Set the following entries down again exactly, line by line.
####
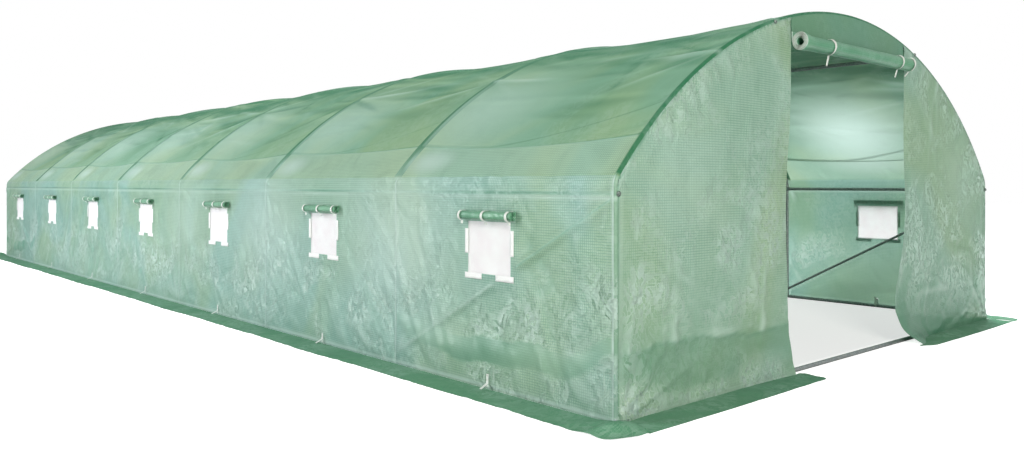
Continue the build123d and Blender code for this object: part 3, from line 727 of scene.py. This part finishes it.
for end, where in ENDS:
    rng = np.random.default_rng(90 + end)
    grids = []
    for side, lobe in ((-1, 0.03), (1, 0.14)):  # the lobe is the radius of the tip's outer corner
        x = strips([skirt_tip, 2.0], 0.024)[:, None]
        share = np.linspace(0, 1, 11)[None, :]
        round_corner = np.clip(skirt_tip + lobe - x, 0, lobe)
        edge = outer_y - lobe + np.sqrt(lobe ** 2 - round_corner ** 2)
        edge = edge - 0.003 * (1 + np.sin(4.1 * x + end))
        edge = np.maximum(edge, end_face + 0.02 + splay(x, side))
        tucked = end_face - 0.006
        out = tucked + share * (edge - tucked)
        wide = np.broadcast_to(x, out.shape)
        out = out + splay(wide, side) * (1 - share)
        wide = wide + hang(wide, 0, side) * (1 - share)
        waves = scattered(wide, out, rng, 70, (0.60, 6.0), (2.0, 6.22), 20, 40, (0.05, 0.18),
                          (0.02, 0.045), (0.001, 0.005))
        up = 0.001 + np.abs(waves) * unit(share * 4) * (1.2 - share)
        points = together(side * wide, end * out, up)
        points = points if side * end < 0 else points[::-1]
        hem = 0.5 * near(share, 0.95, 0.05)
        grids.append((points, together(wide, out), marked(up.shape, hem, 0, 0.2, 0.1)))
    skirts = surface(f"{where}_skirt_film", grids, [skirt_film])
    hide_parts(f"{where}_skirts")


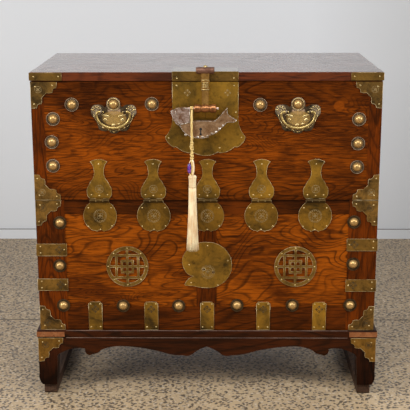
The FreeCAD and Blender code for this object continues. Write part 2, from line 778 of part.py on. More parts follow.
# The hasp's root: two leaves on that strap, each rolled to a knuckle, and the pin.
eye_side = S.bar_top_width * half_share
knuckle_far = S.barrel_width * half_share
roots = []
strap_face = top + S.plate_thick
for side, sign in (("left", -1), ("right", 1)):
    near = S.lock_centre + (eye_side + S.pin_clear) * share(sign)
    far = S.lock_centre + knuckle_far * share(sign)
    low_x, high_x = (far, near) if side == "left" else (near, far)
    leaf_low = low_x + S.barrel_tip if side == "left" else low_x
    leaf_high = high_x if side == "left" else high_x - S.barrel_tip
    roots.append(block("hasp_leaf_" + side, leaf_low, hasp_y, strap_face, leaf_high,
                       front + S.hasp_leaf_back, strap_face + S.plate_thick))
    straight = high_x - low_x - S.barrel_tip
    tip_radius = S.barrel_radius * share(0.68)
    if side == "left":
        roots.append(taper_x("hasp_tip_left", low_x, hasp_y, hasp_z, tip_radius, S.barrel_radius,
                             S.barrel_tip))
        roots.append(rod_x("hasp_knuckle_left", low_x + S.barrel_tip, hasp_y, hasp_z,
                           S.barrel_radius, straight))
    else:
        roots.append(rod_x("hasp_knuckle_right", low_x, hasp_y, hasp_z, S.barrel_radius, straight))
        roots.append(taper_x("hasp_tip_right", high_x - S.barrel_tip, hasp_y, hasp_z,
                             S.barrel_radius, tip_radius, S.barrel_tip))
roots.append(rod_x("hasp_pin", S.lock_centre - knuckle_far, hasp_y, hasp_z, S.hasp_pin_radius,
                   knuckle_far * twice_share))
keep(joined("hasp_hinge", roots))

# Strap hinges.  The flap carries the middle knuckle, the lower front the outer two.
upper_leaf_tall = flap_top - S.corner_inset - S.lock_tall - S.leaf_gap - S.split_height
knuckle_half = S.knuckle_width * half_share
middle_half = S.knuckle_middle * half_share
outer_half = middle_half + S.pin_clear
hinge_first = S.hinge_shift - hinge_pitch * twice_share


def knuckle_pad(body, name, low_x, high_x, bore):
    """A knuckle round the pin line, drawn in the YZ plane and padded along X."""
    sketch = body.newObject("Sketcher::SketchObject", name + "_ring")
    sketch.AttachmentSupport = (origin_plane(body, "YZ_Plane"), [""])
    sketch.MapMode = "FlatFace"
    sketch.AttachmentOffset = FreeCAD.Placement(FreeCAD.Vector(0, 0, low_x.amount), upright)
    bind(sketch, "AttachmentOffset.Base.z", low_x)
    centre = FreeCAD.Vector(-S.hinge_reach.amount, 0, 0)
    normal = FreeCAD.Vector(0, 0, 1)
    rules = []
    for number, radius in enumerate((S.knuckle_radius, bore)):
        sketch.addGeometry(Part.Circle(centre, normal, radius.amount), False)
        rules.append(Sketcher.Constraint("DistanceX", -1, 1, number, 3, centre.x))
        rules.append(Sketcher.Constraint("PointOnObject", number, 3, -1))
        rules.append(Sketcher.Constraint("Radius", number, radius.amount))
    sketch.addConstraint(rules)
    sketch.setExpression("Constraints[0]", (-S.hinge_reach).formula)
    sketch.setExpression("Constraints[2]", S.knuckle_radius.formula)
    sketch.setExpression("Constraints[3]", (-S.hinge_reach).formula)
    sketch.setExpression("Constraints[5]", bore.formula)
    return pad(body, name, sketch, high_x - low_x)


def shifted(corners):
    """Move an outline from a hinge's own middle to the first hinge of the row."""
    return [(hinge_first + corner[0],) + corner[1:] for corner in corners]


body = new_body("hinge_upper_leaves")
head, neck, belly = (S.upper_leaf_head * half_share, S.upper_leaf_neck * half_share,
                     S.upper_leaf_belly * half_share)
corners = shifted(reflect([
    (head, upper_leaf_tall, share(-0.10)),
    (neck, upper_leaf_tall * share(0.80), share(-0.13)),
    (belly * share(0.68), upper_leaf_tall * share(0.49)),
    (belly * share(0.875), upper_leaf_tall * share(0.37), share(0.12)),
    (belly, upper_leaf_tall * share(0.22), share(0.14)),
    (knuckle_half, S.leaf_clear),
    (middle_half, S.leaf_clear),
    (middle_half, zero),
], share(0.15)))
sketch = outline(body, "upper_leaf_outline", "XZ_Plane", corners)
leaf = pad(body, "upper_leaf_pad", sketch, S.plate_thick)
ring = knuckle_pad(body, "upper_knuckle", hinge_first - middle_half, hinge_first + middle_half,
                   S.pin_radius + S.pin_clear)
row_of(body, "upper_leaf_row", [leaf, ring], sketch, hinge_pitch, share(4), 5)
keep(place(body, zero, front, S.split_height))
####
### Exercise output:
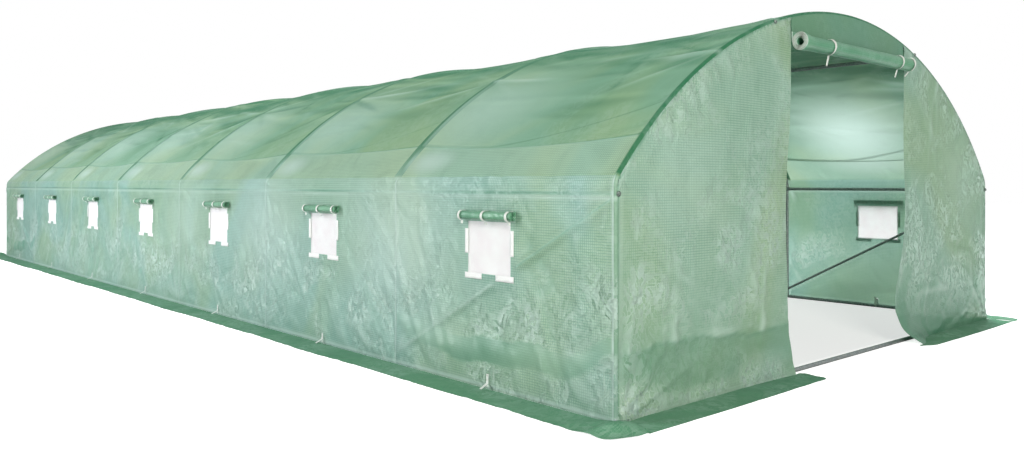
Continue the build123d and Blender code for this object: part 3, from line 727 of scene.py. This part finishes it.
for end, where in ENDS:
    rng = np.random.default_rng(90 + end)
    grids = []
    for side, lobe in ((-1, 0.03), (1, 0.14)):  # the lobe is the radius of the tip's outer corner
        x = strips([skirt_tip, 2.0], 0.024)[:, None]
        share = np.linspace(0, 1, 11)[None, :]
        round_corner = np.clip(skirt_tip + lobe - x, 0, lobe)
        edge = outer_y - lobe + np.sqrt(lobe ** 2 - round_corner ** 2)
        edge = edge - 0.003 * (1 + np.sin(4.1 * x + end))
        edge = np.maximum(edge, end_face + 0.02 + splay(x, side))
        tucked = end_face - 0.006
        out = tucked + share * (edge - tucked)
        wide = np.broadcast_to(x, out.shape)
        out = out + splay(wide, side) * (1 - share)
        wide = wide + hang(wide, 0, side) * (1 - share)
        waves = scattered(wide, out, rng, 70, (0.60, 6.0), (2.0, 6.22), 20, 40, (0.05, 0.18),
                          (0.02, 0.045), (0.001, 0.005))
        up = 0.001 + np.abs(waves) * unit(share * 4) * (1.2 - share)
        points = together(side * wide, end * out, up)
        points = points if side * end < 0 else points[::-1]
        hem = 0.5 * near(share, 0.95, 0.05)
        grids.append((points, together(wide, out), marked(up.shape, hem, 0, 0.2, 0.1)))
    skirts = surface(f"{where}_skirt_film", grids, [skirt_film])
    hide_parts(f"{where}_skirts")


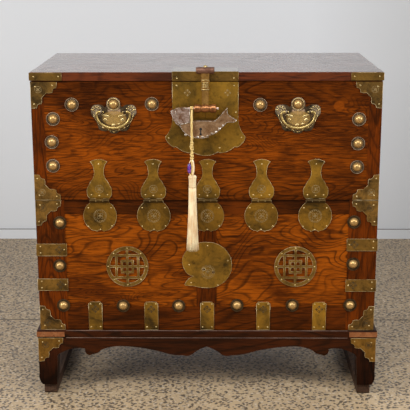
The FreeCAD and Blender code for this object continues. Write part 2, from line 778 of part.py on. More parts follow.
# The hasp's root: two leaves on that strap, each rolled to a knuckle, and the pin.
eye_side = S.bar_top_width * half_share
knuckle_far = S.barrel_width * half_share
roots = []
strap_face = top + S.plate_thick
for side, sign in (("left", -1), ("right", 1)):
    near = S.lock_centre + (eye_side + S.pin_clear) * share(sign)
    far = S.lock_centre + knuckle_far * share(sign)
    low_x, high_x = (far, near) if side == "left" else (near, far)
    leaf_low = low_x + S.barrel_tip if side == "left" else low_x
    leaf_high = high_x if side == "left" else high_x - S.barrel_tip
    roots.append(block("hasp_leaf_" + side, leaf_low, hasp_y, strap_face, leaf_high,
                       front + S.hasp_leaf_back, strap_face + S.plate_thick))
    straight = high_x - low_x - S.barrel_tip
    tip_radius = S.barrel_radius * share(0.68)
    if side == "left":
        roots.append(taper_x("hasp_tip_left", low_x, hasp_y, hasp_z, tip_radius, S.barrel_radius,
                             S.barrel_tip))
        roots.append(rod_x("hasp_knuckle_left", low_x + S.barrel_tip, hasp_y, hasp_z,
                           S.barrel_radius, straight))
    else:
        roots.append(rod_x("hasp_knuckle_right", low_x, hasp_y, hasp_z, S.barrel_radius, straight))
        roots.append(taper_x("hasp_tip_right", high_x - S.barrel_tip, hasp_y, hasp_z,
                             S.barrel_radius, tip_radius, S.barrel_tip))
roots.append(rod_x("hasp_pin", S.lock_centre - knuckle_far, hasp_y, hasp_z, S.hasp_pin_radius,
                   knuckle_far * twice_share))
keep(joined("hasp_hinge", roots))

# Strap hinges.  The flap carries the middle knuckle, the lower front the outer two.
upper_leaf_tall = flap_top - S.corner_inset - S.lock_tall - S.leaf_gap - S.split_height
knuckle_half = S.knuckle_width * half_share
middle_half = S.knuckle_middle * half_share
outer_half = middle_half + S.pin_clear
hinge_first = S.hinge_shift - hinge_pitch * twice_share


def knuckle_pad(body, name, low_x, high_x, bore):
    """A knuckle round the pin line, drawn in the YZ plane and padded along X."""
    sketch = body.newObject("Sketcher::SketchObject", name + "_ring")
    sketch.AttachmentSupport = (origin_plane(body, "YZ_Plane"), [""])
    sketch.MapMode = "FlatFace"
    sketch.AttachmentOffset = FreeCAD.Placement(FreeCAD.Vector(0, 0, low_x.amount), upright)
    bind(sketch, "AttachmentOffset.Base.z", low_x)
    centre = FreeCAD.Vector(-S.hinge_reach.amount, 0, 0)
    normal = FreeCAD.Vector(0, 0, 1)
    rules = []
    for number, radius in enumerate((S.knuckle_radius, bore)):
        sketch.addGeometry(Part.Circle(centre, normal, radius.amount), False)
        rules.append(Sketcher.Constraint("DistanceX", -1, 1, number, 3, centre.x))
        rules.append(Sketcher.Constraint("PointOnObject", number, 3, -1))
        rules.append(Sketcher.Constraint("Radius", number, radius.amount))
    sketch.addConstraint(rules)
    sketch.setExpression("Constraints[0]", (-S.hinge_reach).formula)
    sketch.setExpression("Constraints[2]", S.knuckle_radius.formula)
    sketch.setExpression("Constraints[3]", (-S.hinge_reach).formula)
    sketch.setExpression("Constraints[5]", bore.formula)
    return pad(body, name, sketch, high_x - low_x)


def shifted(corners):
    """Move an outline from a hinge's own middle to the first hinge of the row."""
    return [(hinge_first + corner[0],) + corner[1:] for corner in corners]


body = new_body("hinge_upper_leaves")
head, neck, belly = (S.upper_leaf_head * half_share, S.upper_leaf_neck * half_share,
                     S.upper_leaf_belly * half_share)
corners = shifted(reflect([
    (head, upper_leaf_tall, share(-0.10)),
    (neck, upper_leaf_tall * share(0.80), share(-0.13)),
    (belly * share(0.68), upper_leaf_tall * share(0.49)),
    (belly * share(0.875), upper_leaf_tall * share(0.37), share(0.12)),
    (belly, upper_leaf_tall * share(0.22), share(0.14)),
    (knuckle_half, S.leaf_clear),
    (middle_half, S.leaf_clear),
    (middle_half, zero),
], share(0.15)))
sketch = outline(body, "upper_leaf_outline", "XZ_Plane", corners)
leaf = pad(body, "upper_leaf_pad", sketch, S.plate_thick)
ring = knuckle_pad(body, "upper_knuckle", hinge_first - middle_half, hinge_first + middle_half,
                   S.pin_radius + S.pin_clear)
row_of(body, "upper_leaf_row", [leaf, ring], sketch, hinge_pitch, share(4), 5)
keep(place(body, zero, front, S.split_height))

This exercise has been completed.